Carole Hough: ‘Wrangham: a place-name in the wrang place’
At the Society’s autumn 2017 conference in Glasgow, Sue Laflin spoke on ‘Laflin: a surname in the wrong place’. Place-names too can appear in unexpected places, none more so than Wrangham in the parish of Culsalmond, Aberdeenshire. With 13th-century spellings including warngham and wrangham, it has every appearance of being an early formation from Old English hām ‘homestead, village’, but such an explanation is vanishingly unlikely for a name so far outside the main areas of Anglo-Saxon settlement in southern Scotland. Also puzzling is the recurrence of the same name in Berwickshire, Lanarkshire, Northumberland and Roxburghshire. Taken together, these suggest a name-type rather than an ad hoc formation, but the derivation remains problematic.
The first element too repays investigation. In its modern sense ‘incorrect’, English/Scots wrong/wrang is a metaphorical development from the literal meaning ‘mis-shapen’ (compare e.g. crooked), but again an interpretation ‘mis-shapen settlement’ may be more plausible for an ad hoc formation than for a recurrent name-type. The etymology of wrong/wrang has been much discussed, but the implications of the Scottish place-name evidence have not previously been considered.
Kelly Kilpatrick: ‘The place-names of Llyfr Aneirin and the cult of St Kentigern’
The Llyfr Aneirin (‘Book of Aneirin’) is one of the most celebrated but controversial collections of early Welsh poetry. This thirteenth-century manuscript contains the elegies known as Y Gododdin, the affiliated gorchanau poems, and two englynion. The Gododdin elegies are set in the Hen Ogledd (‘Old North’) and are generally thought to reflect the historical period of the sixth and early seventh centuries. Scholarly debate has tended to focus on the date of the poems’ composition because of the lengthy chronological gap between their setting and the compilation of the Llyfr Aneirin. One question that is rarely asked, and has never been satisfactorily answered, is: if the Gododdin is early and was composed in the Hen Ogledd, how did this collection of poetry reach North Wales? In this paper the place-names preserved in the Llyfr Aneirin will be compared with medieval church dedications to St Kentigern, and the possibility of a monastic route of transmission will be explored.
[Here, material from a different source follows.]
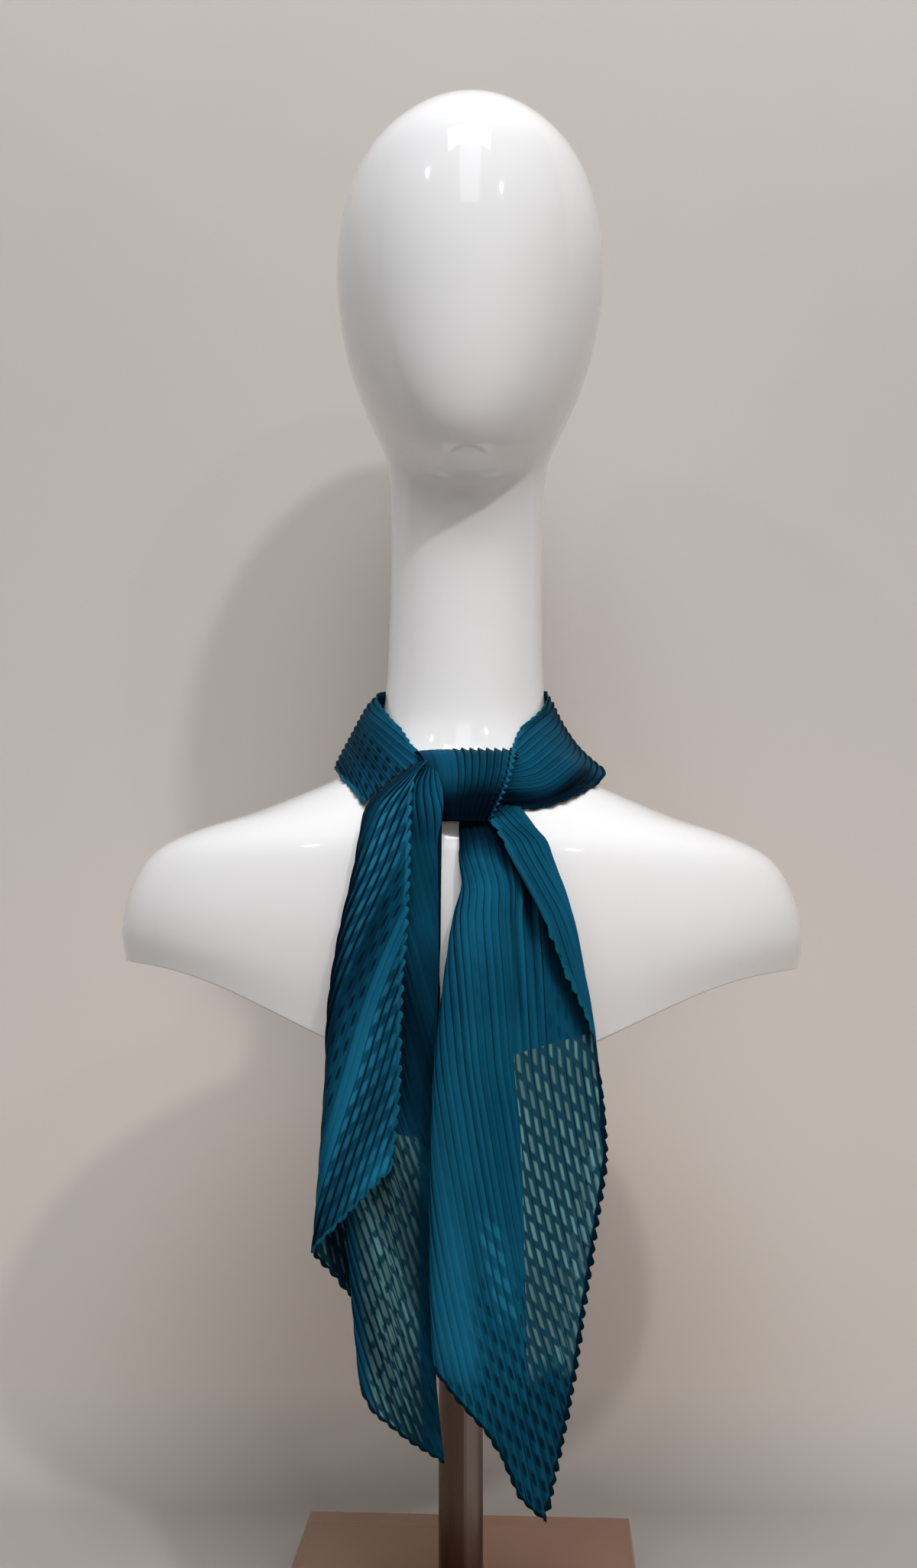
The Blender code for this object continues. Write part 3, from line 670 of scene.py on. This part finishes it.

James January-McCann: ‘The List of Historic Place Names in Wales’
The List of Historic Place Names was launched in May 2016 following the Historic Environment (Wales) Act. The List is a response to the numerous concerns raised recently by the Welsh Place Names Society, amongst others, following changes made to historic names by new proprietors. The aim of this project is to enable us to record, maintain and in some cases, save our place names in Wales, by providing a database of names which will be of interest to the public, as well as being useful for local authorities and academics in their professional capacities.
During this talk I will discuss the background, both linguistic and statutory, to the creation of the List, and will go through the various ways in which the list can be of use to those interested in place name studies. In addition, I will discuss the sources currently in use, and those which will be added in the near future. I will also mention the various ways in which the list and the use thereof is being promoted amongst the public, paying particular attention to the efforts already made in this direction. The aim of the paper is to discuss the impact which the creation of the list has had on the study and statutory use of place names in Wales, in order to give a Scottish audience an insight into how Wales has coped with different, yet related challenges to those faced in Scotland.
Peter McNiven: ‘The Cateran Trail: A walk among the place-names and Fiannscape of Eastern Perthshire and Glenisla’
The Cateran Trail is a diamond shape long distance foot-path beginning in Blairgowrie and takes in the Perthshire glens of Strathardle and Glenshee plus Glenisla in Angus. I recently completed a place-name survey of the area, which has a fascinating mix of Pictish, Gaelic and Scots place-names, giving us a glimpse of the settlement and linguistic history of the area from the Picts to Napoleonic times. However, the area is also notable for its legends of Finn mac Cumhaill and these are reflected in many of the place-names of the area. I will also very briefly look at other areas of Perthshire I have worked on recently, including Glenlyon, where I explored ecclesiastical place-names, and Dunkeld, where I worked on a community project looking at micro-toponyms around King’s Seat Hill as part of the recent excavation there.
David Munro: ‘From Thrapple Hole to Dudgeon Tree: The hydronyms and shoreline toponyms of Loch Leven, Kinross-shire’
Maps and manuscripts, as well as the knowledge of local fishermen, reveal over 60 feature names on and around Loch Leven which is the largest freshwater loch in lowland Scotland and is celebrated for its trout fishing. How both net fishermen and anglers coined and used many of these names and how the lowering of the loch in the 1830s changed the landscape and local toponymy are explored.